Guy Fawkes was a member of an infamous group which unsuccessfully plotted the murder of King James I. The plot, which came to be known as the Gunpowder Plot, became popular and Guy Fawkes became synonymous with the plot. The failure of the plot has been commemorated as Guy Fawkes Night, during which Fawkes' effigy is burned on a bonfire.
W. H. Auden was an Anglo-American poet. His poetry was noted for its technical achievement and versatility. He wrote poems on love, political and social themes, and cultural and psychological themes. Throughout his career, Auden was both influential and controversial.

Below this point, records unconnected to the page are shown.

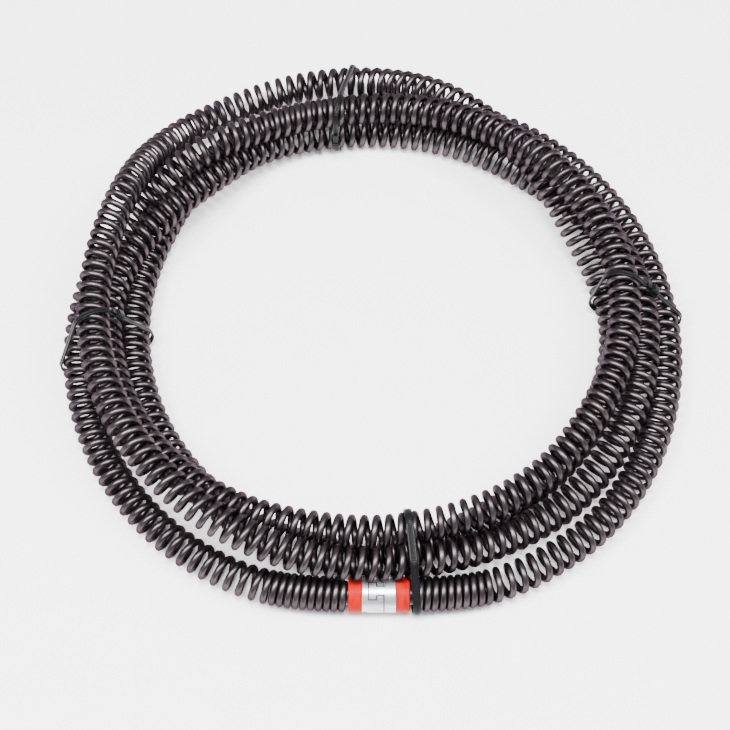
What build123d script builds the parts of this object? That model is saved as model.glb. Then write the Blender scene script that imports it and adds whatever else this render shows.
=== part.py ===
from build123d import *
from math import atan2, cos, degrees, radians, sin, sqrt, tan
import os

os.makedirs("parts", exist_ok=True)

# Drain auger: one section of open-wound spiral, coiled in four turns on the floor. Its two ends
# hook together at the front in a T-slot coupling, and four cable ties hold the bundle. The origin
# is under the middle of the bundle, on the floor, and -Y is the side of the coupling.

# Spiral
spiral_diameter = 22.0
wire_diameter = 4.5
spread = 1.025  # how much wider than touching the strands lie
coil_centre_y = -12.4
station_step = 15  # degrees round the coil from one point of the route to the next
bend_share = 0.45  # part of a run that each of its arcs may use

# Coupling, along its own axis from the middle of the hook
seam_x = 2.0
collar_radius = 10.9
collar_length = 3.8  # behind the slot's floor
male_collar_length = 7.5
hook_thickness = 4.2
hook_half_height = 5.0
neck_length = 4.6
neck_half_height = 2.4
slot_clearance = 0.6
shank_clearance = 0.05
spigot_radius = 8.0
shank_length = 18.0
hook_tilt = 81.0  # degrees that the slot's open side faces up from the front
edge_break = 0.5

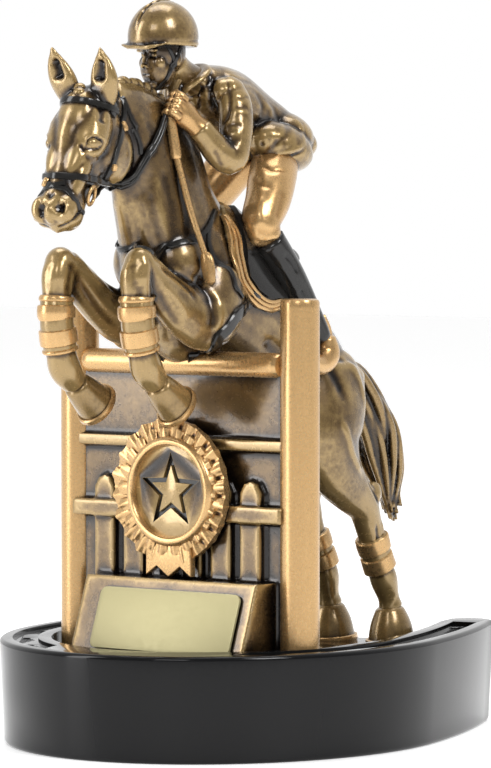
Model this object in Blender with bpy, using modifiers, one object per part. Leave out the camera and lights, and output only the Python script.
"""Show-jumping trophy: a cast horse and rider clearing a fence, on a black horseshoe base.

The casting is one solid (horse, rider, fence, rosette and sloped plaque stand). The base and the
engraving plate are pieces of their own. Metres, +Z up. The horse jumps towards -Y, and the fence
runs along X. The origin is on the underside of the base.
"""

from math import atan2, cos, pi, radians, sin

import bmesh
import bpy
from mathutils import Matrix, Vector

MM = 0.001
TOUCH_GAP = 0.3 * MM

# Horseshoe base
BASE_HEIGHT = 26.0 * MM
BASE_HALF_WIDTH = 55.4 * MM
BASE_TOE = 68.5 * MM
BASE_HEEL = 64.0 * MM
HEEL_HALF_WIDTH = 47.5 * MM
BRANCH_WIDTH = 13.0 * MM
WEB_BACK = 51.0 * MM
BASE_TURN = radians(17.0)
RECESS_DEPTH = 5.0 * MM
WALL_DRAFT = 1.2 * MM
EDGE_ROUND = 1.0 * MM
GROOVE_WIDTH = 6.4 * MM
GROOVE_DEPTH = 1.0 * MM
NAIL_LENGTH = 4.2 * MM
NAIL_WIDTH = 1.8 * MM
NAIL_DEPTH = 1.2 * MM
NAILS_PER_BRANCH = 4

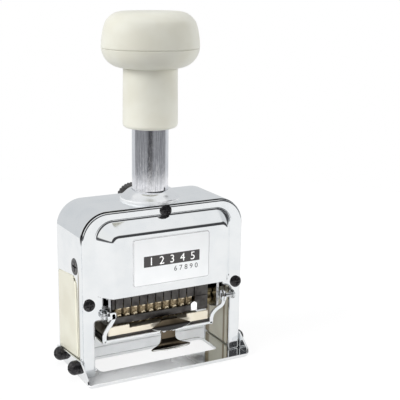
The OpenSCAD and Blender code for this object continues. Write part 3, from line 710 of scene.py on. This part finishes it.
def make_front_plate():
    """Arched sheet, open from the foot up under the cover, with a lug for each pivot pin."""
    bm = bmesh.new()
    notch = arc(26.2, 26.4, 3.1, range(0, 101, 10))
    right = [(MOUTH_HALF_W, ARCH_FOOT), (MOUTH_HALF_W, 26.4), *notch, (THROAT_HALF_W, 29.44),
             (THROAT_HALF_W, COVER_FOOT)]
    left = [(-THROAT_HALF_W, COVER_FOOT), (-THROAT_HALF_W, 23.3), (-MOUTH_HALF_W, 23.3),
            (-MOUTH_HALF_W, ARCH_FOOT)]
    mouth = [*right, *arch(27.0, COVER_FOOT, 59.7, 5.5, 8)[::-1], *left]
    slab(bm, [*plate_outline(), *mouth], upright, HOUSING_FRONT, SHEET)
    pin_y, pin_z = PAD_PIVOT[1:]
    root, tip = HOUSING_FRONT + 0.2, pin_y - 1.7
    low, high = pin_z - 1.7, pin_z + 1.7
    for x in (-26.6, 28.9):
        lug = rounded([(root, low, 0), (tip, low, 1.69), (tip, high, 1.69), (root, high, 0)], 10)
        slab(bm, lug, sideways, x, 1.0)
    piece("front_plate_sheet", bm, "housing", housing_plating, ["front_plate"], edge=0.7, segments=4)


def make_front_cover():
    """Deep pressed cover over the upper part of the front plate, open at its foot."""
    bm = bmesh.new()
    pressed(bm, arch(MOUTH_HALF_W, 22, 61.7, 7.5, 14), upright, HOUSING_FRONT - STAND_OFF,
            [(inset, -rise) for inset, rise in press_profile(0.9, 5.35, 4.1, 1.7)])
    bmesh.ops.bisect_plane(bm, geom=whole(bm), plane_co=(0, 0, COVER_FOOT), plane_no=(0, 0, -1),
                           clear_outer=True)
    bmesh.ops.recalc_face_normals(bm, faces=bm.faces)
    bmesh.ops.solidify(bm, geom=bm.faces, thickness=1.0)
    piece("front_cover_pressing", bm, "housing", housing_plating, edge=0.15, angle=60)


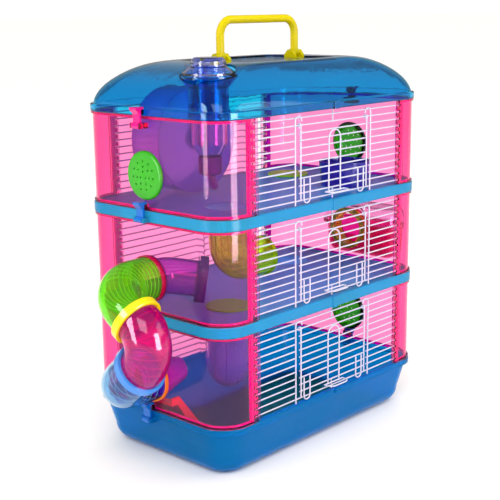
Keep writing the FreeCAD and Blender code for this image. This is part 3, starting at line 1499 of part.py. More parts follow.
make_chute("chute_elbow_blue", DECK_BASE["lower"], "chute_wide_drop", "chute_wide_leg",
           "chute_wide_bend", "chute_wide_out", "chute_wide_flange", number("chute_wide_turn"))
make_plug("floor_plug_upper", "port_x", "port_y", DECK_BASE["upper"])
make_plug("floor_plug_lower", "-port_x", "-port_y", DECK_BASE["lower"])
make_cap("vent_cap_left_upper", -1, "upper")
make_cap("vent_cap_right_upper", 1, "upper")
make_cap("vent_cap_right_lower", 1, "lower")
make_pod_ring()
make_pod_base()
make_pod_lid()
make_wheel()
make_axle()
make_hanger()
make_bottle()
make_bottle_cap()
make_nozzle()
make_ball()
make_dish()

doc.recompute()


# Check everything, then write one file for each piece

pieces = [item for item in doc.Objects if item.TypeId in ("PartDesign::Body", "Part::Sphere")]
faults = [f"{item.Label}: {', '.join(item.State)}" for item in doc.Objects
          if "Invalid" in item.State or "Error" in item.State]
for piece in pieces:
    if piece.Shape.isNull() or not piece.Shape.isValid():
        faults.append(f"{piece.Label}: bad shape")
    elif len(piece.Shape.Solids) != 1:
        faults.append(f"{piece.Label}: {len(piece.Shape.Solids)} solids")
if faults:
    raise RuntimeError("; ".join(faults))
os.makedirs("parts", exist_ok=True)
for piece in pieces:
    piece.Shape.exportStep(f"parts/{piece.Label}.step")
print(len(pieces), "pieces written")
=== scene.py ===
import json
import math

import bmesh
import bpy
from mathutils import Matrix, Vector


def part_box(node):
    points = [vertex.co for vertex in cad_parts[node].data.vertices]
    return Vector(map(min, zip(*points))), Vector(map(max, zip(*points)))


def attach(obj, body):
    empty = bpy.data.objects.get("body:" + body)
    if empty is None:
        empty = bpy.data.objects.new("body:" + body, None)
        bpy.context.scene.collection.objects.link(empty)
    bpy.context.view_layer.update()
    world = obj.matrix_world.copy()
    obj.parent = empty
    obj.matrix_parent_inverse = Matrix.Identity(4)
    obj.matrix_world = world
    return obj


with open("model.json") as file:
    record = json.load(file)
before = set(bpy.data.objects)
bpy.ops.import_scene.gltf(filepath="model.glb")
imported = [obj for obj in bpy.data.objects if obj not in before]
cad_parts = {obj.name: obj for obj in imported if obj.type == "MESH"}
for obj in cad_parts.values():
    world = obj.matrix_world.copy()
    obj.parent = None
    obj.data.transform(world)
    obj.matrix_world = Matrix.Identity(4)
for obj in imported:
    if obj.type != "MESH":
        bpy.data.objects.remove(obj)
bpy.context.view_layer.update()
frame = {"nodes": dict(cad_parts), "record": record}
NODES = frame["nodes"]


# Named values of the surfaces

WHITE = (1, 1, 1, 1)
BLACK = (0, 0, 0, 1)
GRIME_COLOUR = (0.35, 0.3, 0.34, 1)
NOISE_MIDDLE = 0.5
SCUFF_STRETCH = (90, 90, 900)
SCUFF_IN_HEIGHT = 0.15
WIRE_ROUGHNESS = 0.18
WIRE_DIRT_ROUGHNESS = 0.25
RIB_DENSITY = 40.0

# The recess in the roof's dome, in metres: half its length and width, and the heights about its floor
RECESS_HALF_LENGTH = 0.088
RECESS_HALF_WIDTH = 0.06
RECESS_FLOOR_LOW = 0.4955
RECESS_FLOOR_HIGH = 0.4996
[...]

His personal life also attracted attention as he had sexual relationships with men, which was unusual at the time.
Born to educator parents, Martin Rees excelled in math since childhood. The cosmologist and astrophysicist later taught at Cambridge, Princeton, and Harvard. Known for his research on the big-bang theory, he also won awards such as the Templeton Prize and penned books such as Our Final Century.
Eighth-century Anglo-Latin poet and cleric Alcuin served as the head of the Palatine school, established by Charlemagne. A significant figure of the Carolingian Renaissance, he introduced English learning methods into Frankish schools and reformed Roman Catholicism. He also wrote extensively on education, philosophy, and theology.
Though he initially studied chemistry, Seebohm Rowntree soon joined his family cocoa business. He soon introduced employee-friendly policies, such as the 5-day work week and a pension plan, in the company. His pioneering study of working-class homes in York became an iconic sociological treatise on the poor.
John Flaxman was a British sculptor. He was a key figure in British and European Neoclassicism. Largely self-educated, he began his career as a modeler for potter Josiah Wedgwood's pottery. He then began sculpting grave monuments and earned a reputation as a prolific maker of funerary monuments. He was married to Anne Denman, who assisted him throughout his career.
Part of the 18th-century London intellectual circle, socialite Elizabeth Montagu was a pioneering member of the Bluestockings, a group of women who engaged in evening conversations as a substitute to card-playing. The wife of affluent landowner Edward Montagu, she inherited his riches and later built the Montagu House.
Seventeenth-century English bishop John Earle is best known as the author of Microcosmographie, or a Peece of the World Discovered, which displayed his wit and humor. An Oxford alumnus, he had served as a tutor of Charles I and had been the bishop of Worcester and of Salisbury.